What to produce:
The listing beneath should be written out in full, exactly as shown.

Data:
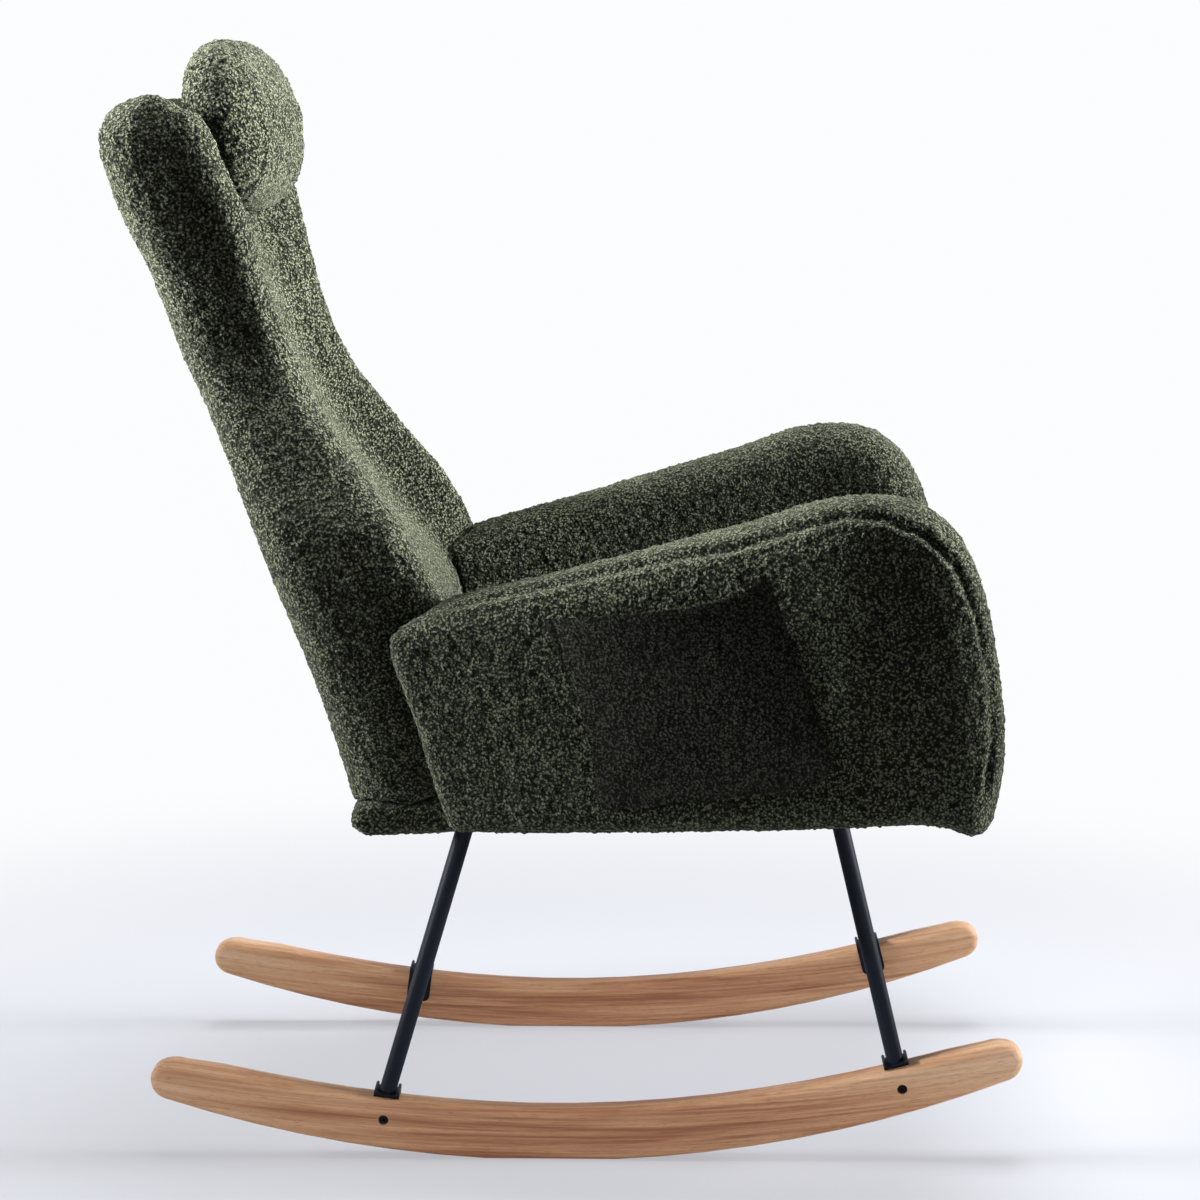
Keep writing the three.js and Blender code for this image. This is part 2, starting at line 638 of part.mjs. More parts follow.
// The seat's cover: one soft box with a low ledge at the rear, which carries the back
function seatForm(grow) {
  const upper = [
    [ledgeStart, ledgeHigh / 2 + 2 * touch], [ledgeStart + ledgeRound / 3, ledgeHigh - ledgeRound / 3],
    [ledgeStart + ledgeRound, ledgeHigh],
    [ledgeLength - grow, ledgeHigh], [ledgeLength + touch - grow, seatHigh],
    [seatLength - seatFrontRound, seatHigh], [seatLength - seatFrontRound / 4, seatHigh - seatFrontRound / 4],
    [seatLength, seatHigh - seatFrontRound],
  ];
  const lower = [
    [ledgeStart, ledgeHigh / 2 - 2 * touch], [ledgeStart + ledgeRound / 3, ledgeRound / 3],
    [ledgeStart + ledgeRound, 0],
    [ledgeLength - grow, 0], [ledgeLength + touch - grow, 0],
    [seatLength - seatFrontRound, 0], [seatLength - seatFrontRound / 4, seatFrontRound / 4],
    [seatLength, seatFrontRound],
  ];
  const outline = [...upper, ...lower.toReversed()].map(([ahead, up]) => new THREE.Vector2(ahead, up));
  const rounds = outline.map(() => seatSideRound);
  const rings = stuffed({
    outline, lowRound: rounds, highRound: rounds, low: -seatHalf, high: seatHalf, grow,
  });
  return skin(rings, (ahead, up, x) => onSeat(x, ahead, up));
}
const cavityHalf = seatHalf - coverWall;
const cavityFront = seatLength - coverWall;
const riser = ledgeLength + coverWall / 2; // where the cavity's roof steps up
const seatCavity = () => join(
  block([-cavityHalf, coverRearWall, -cutOverrun], [cavityHalf, cavityFront, ledgeHigh - coverSkin], onSeat),
  block([-cavityHalf, riser, 0], [cavityHalf, cavityFront, seatHigh - coverSkin], onSeat),
);

// Wooden frame of the seat
const railOuter = cavityHalf - touch;
const railInner = railOuter - railThick;
const railTop = railLift + railHigh;
const railTailTop = railLift + railTailHigh;
const betweenRails = railInner - touch;
const frontRailFrom = cavityFront - touch - railThick;
const rearRailFrom = riser + touch;
function makeSideRail(sign) {
  const profile = [
    [coverRearWall + touch, railLift], [frontRailFrom - touch, railLift], [frontRailFrom - touch, railTop],
    [rearRailFrom, railTop], [rearRailFrom, railTailTop], [coverRearWall + touch, railTailTop],
  ].map(([ahead, up]) => new THREE.Vector2(ahead, up));
  const middle = sign * (railInner + railThick / 2);
  return slab(profile, railThick, (x, ahead, up) => onSeat(middle + x, ahead, up));
}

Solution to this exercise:
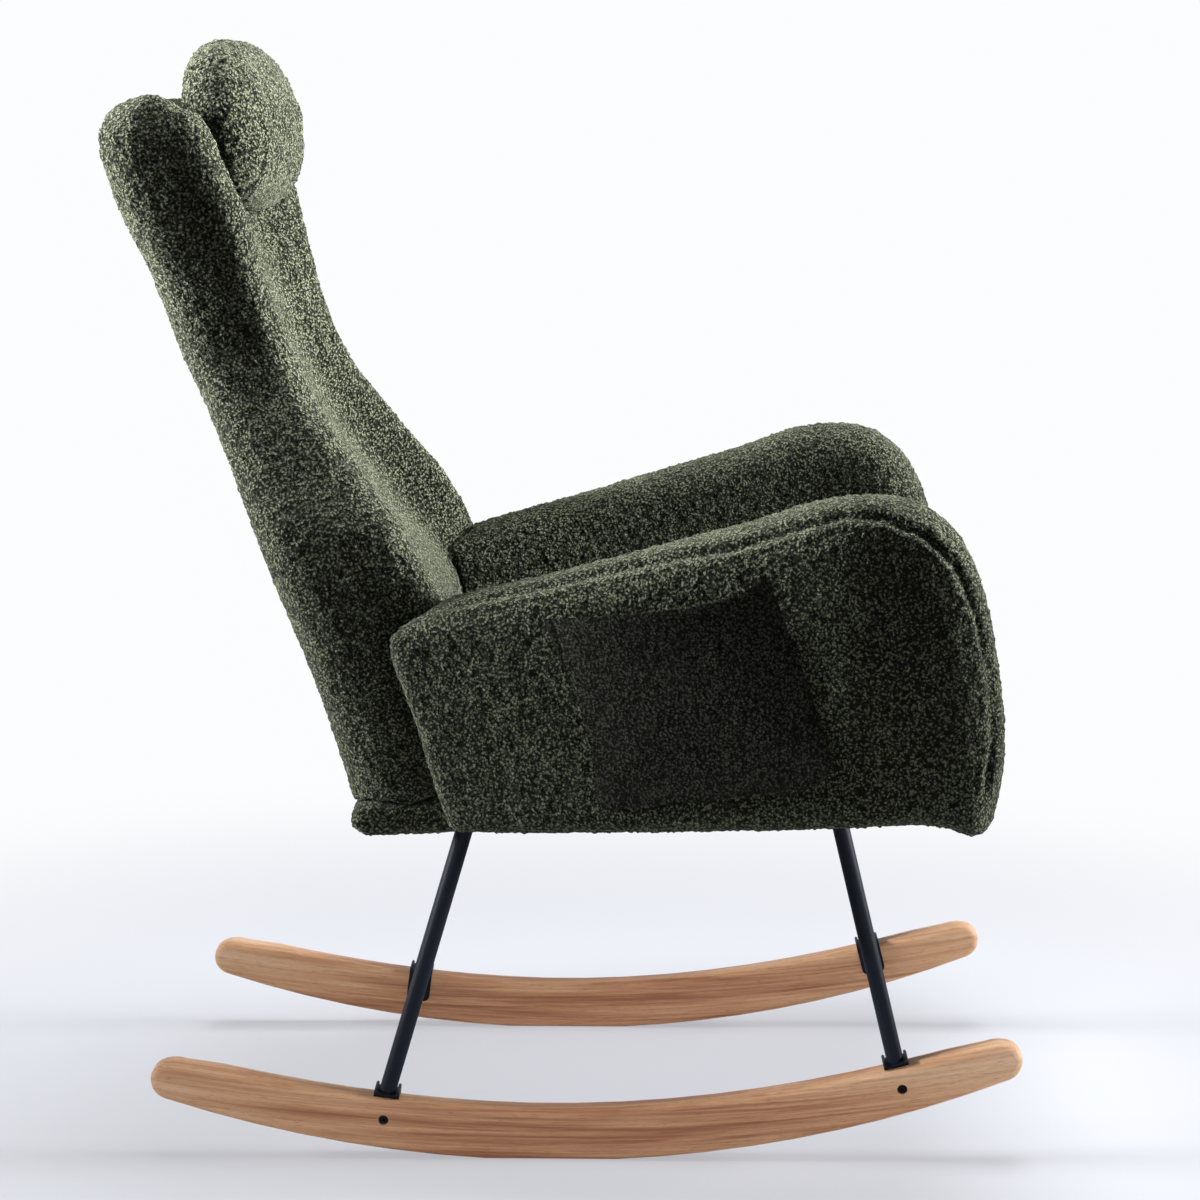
Keep writing the three.js and Blender code for this image. This is part 2, starting at line 638 of part.mjs. More parts follow.
// The seat's cover: one soft box with a low ledge at the rear, which carries the back
function seatForm(grow) {
  const upper = [
    [ledgeStart, ledgeHigh / 2 + 2 * touch], [ledgeStart + ledgeRound / 3, ledgeHigh - ledgeRound / 3],
    [ledgeStart + ledgeRound, ledgeHigh],
    [ledgeLength - grow, ledgeHigh], [ledgeLength + touch - grow, seatHigh],
    [seatLength - seatFrontRound, seatHigh], [seatLength - seatFrontRound / 4, seatHigh - seatFrontRound / 4],
    [seatLength, seatHigh - seatFrontRound],
  ];
  const lower = [
    [ledgeStart, ledgeHigh / 2 - 2 * touch], [ledgeStart + ledgeRound / 3, ledgeRound / 3],
    [ledgeStart + ledgeRound, 0],
    [ledgeLength - grow, 0], [ledgeLength + touch - grow, 0],
    [seatLength - seatFrontRound, 0], [seatLength - seatFrontRound / 4, seatFrontRound / 4],
    [seatLength, seatFrontRound],
  ];
  const outline = [...upper, ...lower.toReversed()].map(([ahead, up]) => new THREE.Vector2(ahead, up));
  const rounds = outline.map(() => seatSideRound);
  const rings = stuffed({
    outline, lowRound: rounds, highRound: rounds, low: -seatHalf, high: seatHalf, grow,
  });
  return skin(rings, (ahead, up, x) => onSeat(x, ahead, up));
}
const cavityHalf = seatHalf - coverWall;
const cavityFront = seatLength - coverWall;
const riser = ledgeLength + coverWall / 2; // where the cavity's roof steps up
const seatCavity = () => join(
  block([-cavityHalf, coverRearWall, -cutOverrun], [cavityHalf, cavityFront, ledgeHigh - coverSkin], onSeat),
  block([-cavityHalf, riser, 0], [cavityHalf, cavityFront, seatHigh - coverSkin], onSeat),
);

// Wooden frame of the seat
const railOuter = cavityHalf - touch;
const railInner = railOuter - railThick;
const railTop = railLift + railHigh;
const railTailTop = railLift + railTailHigh;
const betweenRails = railInner - touch;
const frontRailFrom = cavityFront - touch - railThick;
const rearRailFrom = riser + touch;
function makeSideRail(sign) {
  const profile = [
    [coverRearWall + touch, railLift], [frontRailFrom - touch, railLift], [frontRailFrom - touch, railTop],
    [rearRailFrom, railTop], [rearRailFrom, railTailTop], [coverRearWall + touch, railTailTop],
  ].map(([ahead, up]) => new THREE.Vector2(ahead, up));
  const middle = sign * (railInner + railThick / 2);
  return slab(profile, railThick, (x, ahead, up) => onSeat(middle + x, ahead, up));
}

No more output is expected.